Categories of financial assets
A financial asset is categorised in one of three ways:
- amortised cost
- fair value through profit and loss (FVTPL), including an irrevocable election to present changes in fair value for certain equity investments in other comprehensive income (OCI)
- fair value through other comprehensive income (FVTOCI).
Financial assets with embedded derivatives
The classification and measurement of financial assets containing embedded derivatives has been simplified. Bifurcation is no longer required when the host contract is a financial asset within the scope of IFRS 9.
Financial assets must be reclassified between categories when the business model for managing those financial assets changes. This is the only circumstance under which reclassification is allowed, so such changes are expected to be uncommon. No reclassification of financial liabilities is permitted.
The new standard replaces the “incurred loss” model with an “expected credit loss” model. This change is anticipated to generate more useful information about an entity’s expected credit losses on financial instruments.

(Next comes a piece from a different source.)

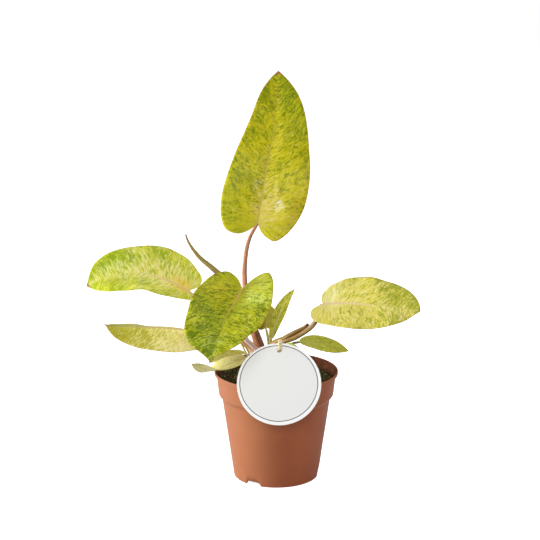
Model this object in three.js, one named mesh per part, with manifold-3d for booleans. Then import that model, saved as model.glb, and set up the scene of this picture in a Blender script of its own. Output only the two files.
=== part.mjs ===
// A potted painted lady philodendron: a young plant of five grown leaves and some small ones,
// in a thin-walled plastic nursery pot, with a round card tag tied on with twine.
// Millimetres, +Z up. The pot stands on z = 0 with its axis on Z, and -Y is the front.

import * as THREE from 'three';
import { mergeVertices } from 'three/addons/utils/BufferGeometryUtils.js';
import Module from 'manifold-3d';

const wasm = await Module();
wasm.setup();

// Clearance that pieces in contact keep
const GAP = 0.3;

// Pot: a standard 12 cm nursery pot
const POT = {
  height: 105.9,
  rimRadius: 60,
  lipDepth: 3.2,
  lipTopInside: 58.75,
  collarTopRadius: 57.7,
  collarTopZ: 100,
  collarFootRadius: 55.7,
  collarFootZ: 84.5,
  bodyTopRadius: 51.6,
  bodyTopZ: 76,
  footRadius: 41.3,
  footRing: 2,
  bevel: 0.6,
  wall: 1.2,
  floor: 1.6,
  discRadius: 22,
  channelZ: 4.5,
  channelSlope: 2.5,
  sides: 48,
};
const FOOT_NOTCH = { count: 3, width: 17, height: 3.8, depth: 12, angle: -123 };
const DRAIN_HOLE = { count: 6, radius: 3.5, ring: 31, sides: 12 };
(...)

Specifically, the standard requires entities to account for expected credit losses from the moment when financial instruments are first recognised, rather than when a trigger event occurs. Entities are required “to update the amount of expected credit losses recognised at each reporting date to reflect changes in credit risk,” according to the International Accounting Standards Board (IASB).
The expected credit loss model applies to all financial instruments that are subject to impairment accounting, including trade receivables and lease receivables. This is another way that the new standard is simpler than its predecessor. The model measures 12-month expected credit losses and lifetime expected credit losses.
Changes to the hedge accounting model aim to:
- make hedge accounting easier to understand
- align hedge accounting more closely with the risks the entity faces, the strategies management is taking to manage the risks, and the effectiveness of those strategies
- ease the burden associated with hedge effectiveness testing
- allow more risks to be hedged.
Macro hedging is not dealt with in IFRS 9. It is the subject of a separate project by the International Accounting Standards Board (IASB). Until that project is complete, entities can choose to:
- apply IFRS 9 hedging requirements, which carry forward guidance from IAS 39 on portfolio fair value hedges; or
- continue applying IAS 39 hedging requirements.